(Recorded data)
+ + +
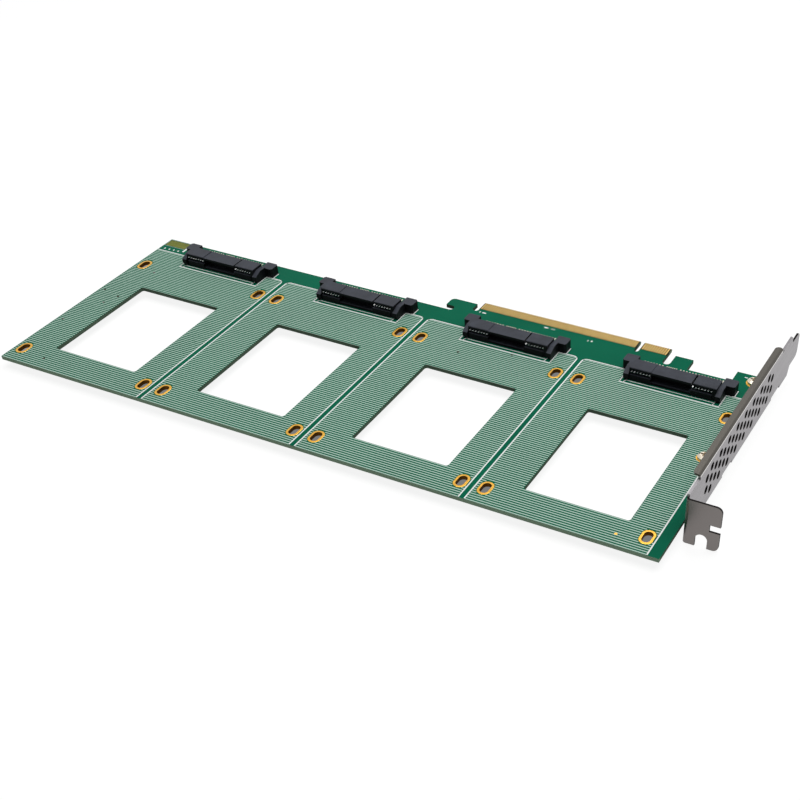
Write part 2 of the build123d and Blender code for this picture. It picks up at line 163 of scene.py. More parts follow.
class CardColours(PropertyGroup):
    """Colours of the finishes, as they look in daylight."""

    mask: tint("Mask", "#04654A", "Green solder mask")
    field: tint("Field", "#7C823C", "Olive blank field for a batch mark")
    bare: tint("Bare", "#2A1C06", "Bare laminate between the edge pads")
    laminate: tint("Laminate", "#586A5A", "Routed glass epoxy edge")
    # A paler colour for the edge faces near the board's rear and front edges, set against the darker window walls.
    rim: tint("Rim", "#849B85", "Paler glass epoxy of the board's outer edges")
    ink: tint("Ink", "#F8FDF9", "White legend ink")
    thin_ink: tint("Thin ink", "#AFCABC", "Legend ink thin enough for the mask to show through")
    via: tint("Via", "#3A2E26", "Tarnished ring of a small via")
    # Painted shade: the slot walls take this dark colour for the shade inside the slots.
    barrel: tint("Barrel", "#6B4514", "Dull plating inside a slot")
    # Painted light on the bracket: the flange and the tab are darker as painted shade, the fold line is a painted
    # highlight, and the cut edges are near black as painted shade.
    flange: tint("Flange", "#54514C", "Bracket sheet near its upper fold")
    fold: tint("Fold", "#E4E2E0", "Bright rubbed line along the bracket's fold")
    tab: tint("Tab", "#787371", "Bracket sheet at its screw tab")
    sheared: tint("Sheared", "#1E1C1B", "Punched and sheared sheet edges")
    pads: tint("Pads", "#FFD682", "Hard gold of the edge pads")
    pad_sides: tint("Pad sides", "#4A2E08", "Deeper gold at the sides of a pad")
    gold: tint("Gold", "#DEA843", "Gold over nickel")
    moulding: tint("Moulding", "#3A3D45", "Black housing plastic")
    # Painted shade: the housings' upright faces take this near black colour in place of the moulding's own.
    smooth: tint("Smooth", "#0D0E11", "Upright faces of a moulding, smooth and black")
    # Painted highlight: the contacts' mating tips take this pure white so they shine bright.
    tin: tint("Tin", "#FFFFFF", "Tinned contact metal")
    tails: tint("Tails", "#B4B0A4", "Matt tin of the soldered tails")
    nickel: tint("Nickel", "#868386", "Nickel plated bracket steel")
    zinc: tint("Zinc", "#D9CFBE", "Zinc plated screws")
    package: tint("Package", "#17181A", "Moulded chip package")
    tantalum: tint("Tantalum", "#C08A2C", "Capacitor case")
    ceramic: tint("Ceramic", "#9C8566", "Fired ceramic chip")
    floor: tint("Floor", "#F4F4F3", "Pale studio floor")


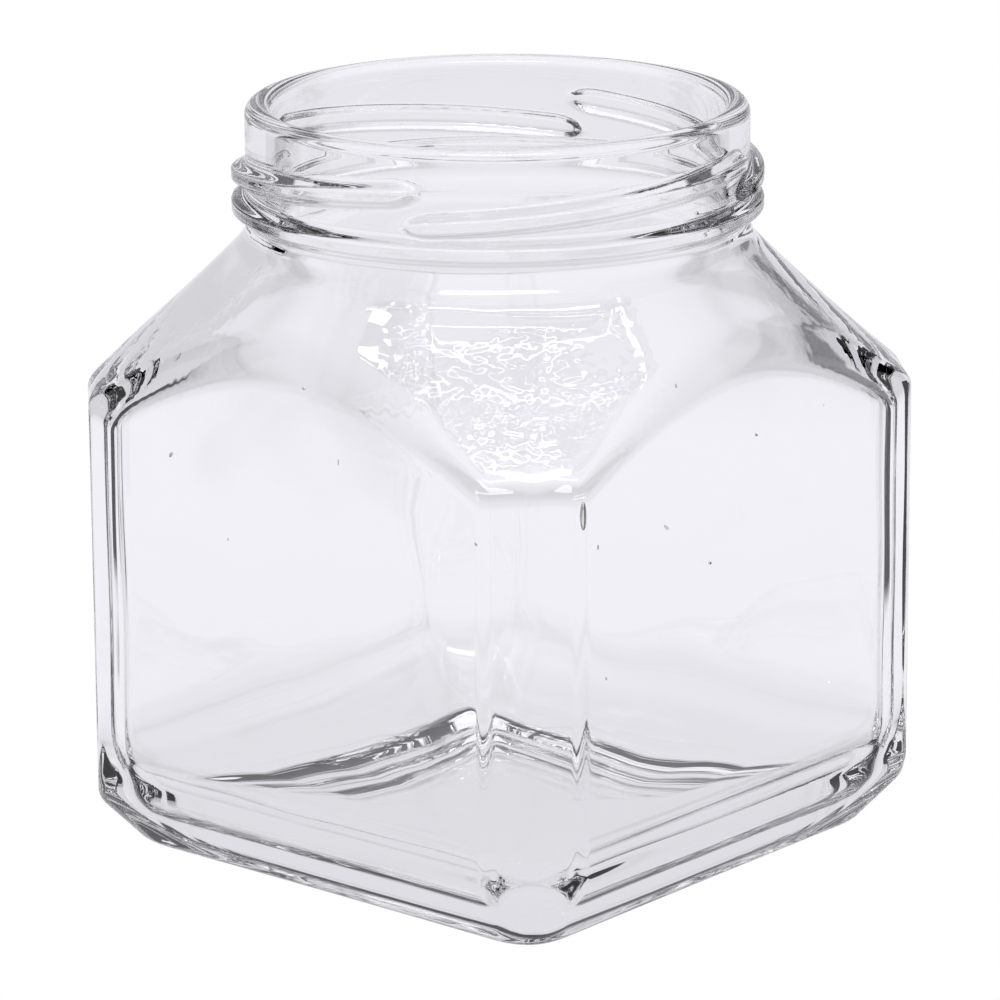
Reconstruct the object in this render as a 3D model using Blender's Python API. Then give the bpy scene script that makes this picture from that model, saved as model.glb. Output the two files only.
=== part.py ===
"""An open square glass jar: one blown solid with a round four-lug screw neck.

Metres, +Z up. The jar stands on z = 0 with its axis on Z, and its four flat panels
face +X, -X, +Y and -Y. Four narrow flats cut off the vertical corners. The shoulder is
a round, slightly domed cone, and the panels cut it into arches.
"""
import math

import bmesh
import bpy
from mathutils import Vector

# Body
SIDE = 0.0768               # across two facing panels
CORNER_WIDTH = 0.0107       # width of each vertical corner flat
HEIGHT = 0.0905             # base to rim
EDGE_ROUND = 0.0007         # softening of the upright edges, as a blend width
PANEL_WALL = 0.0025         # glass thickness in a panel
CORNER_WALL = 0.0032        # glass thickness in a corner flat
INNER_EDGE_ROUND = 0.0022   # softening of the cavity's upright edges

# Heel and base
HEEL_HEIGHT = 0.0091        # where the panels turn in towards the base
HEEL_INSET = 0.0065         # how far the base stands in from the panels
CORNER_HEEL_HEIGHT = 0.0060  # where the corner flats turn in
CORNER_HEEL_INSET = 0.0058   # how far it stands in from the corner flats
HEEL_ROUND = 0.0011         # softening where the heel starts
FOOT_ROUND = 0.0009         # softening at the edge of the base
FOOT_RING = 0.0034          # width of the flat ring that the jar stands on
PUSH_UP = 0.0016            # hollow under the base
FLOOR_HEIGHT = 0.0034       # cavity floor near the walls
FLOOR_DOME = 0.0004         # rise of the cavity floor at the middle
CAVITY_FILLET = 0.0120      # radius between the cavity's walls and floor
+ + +
What to work on =>
Extract the span of lines that starts with the line containing "Reconstruct the object" and ends with the line containing "from mathutils import Vector". Keep it exact and add nothing.

Written solution =>
Reconstruct the object in this render as a 3D model using Blender's Python API. Then give the bpy scene script that makes this picture from that model, saved as model.glb. Output the two files only.
=== part.py ===
"""An open square glass jar: one blown solid with a round four-lug screw neck.

Metres, +Z up. The jar stands on z = 0 with its axis on Z, and its four flat panels
face +X, -X, +Y and -Y. Four narrow flats cut off the vertical corners. The shoulder is
a round, slightly domed cone, and the panels cut it into arches.
"""
import math

import bmesh
import bpy
from mathutils import Vector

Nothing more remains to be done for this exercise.